Being inefficient gets you more hours of work AND a higher wage for those hours.

 

As already stated, increasing your effort isn’t incentivized on a per-hour basis, hindering creativity and entrepreneurial spirit!

 

The fact that being less efficient actually pays you more stabs that spirit in the heart.

 

Especially if work isn’t plentiful and you need to search for 5 hours to find a job, finishing it in 1 hour would mean a total of 6 hours worked for $30 (only $5 per hour!)

 

The sad fact is that sometimes freelancers won’t be able to find work for long stretches of time. In some cases, expanding work, inflating your hours, and lying to clients can mean the difference between paying the rent and being on the street!

 

If you agree on a fixed price for a project before work begins, you can ask for more than $30 even if you think the work will only take 1 hour, but you will always be incentivized to finish work quickly and efficiently.

 

Wasting your time so that the client needs to pay more sucks potential productivity out of the marketplace and out of your day. In the short term per-hour work incentivizes this behavior but the long term results are highly detrimental!

 

Conclusion

 

If given the choice to either work per-hour or per-result, I will always choose per-result.

 

When I work per-hour I feel the negative incentives calling.
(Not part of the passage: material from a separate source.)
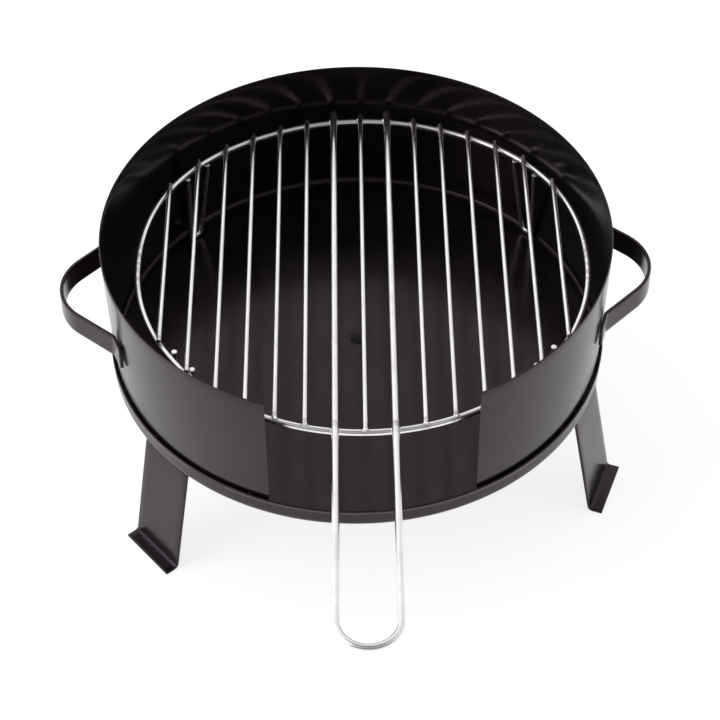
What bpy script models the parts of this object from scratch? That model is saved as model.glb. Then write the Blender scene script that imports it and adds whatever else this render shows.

Especially having been tight on cash for the past few months, these calls have been exceedingly tempting!

 

I’ve been working as a freelancer for many clients on a per-results basis. It’s insane that if I were working on a per-hour basis finding a faster way to do my work would hurt my income.

 

Once employees are incentivized to find innovative solutions, instead of being de-incentivized to do so, ideas will begin to flow. This would bring the entrepreneurial spirit into environments and organizations where it is currently absent. This will rapidly increasing innovation, free up more time, and help cut costs in every area of the company.

 

Do you work differently when you’re working per hour vs. for results?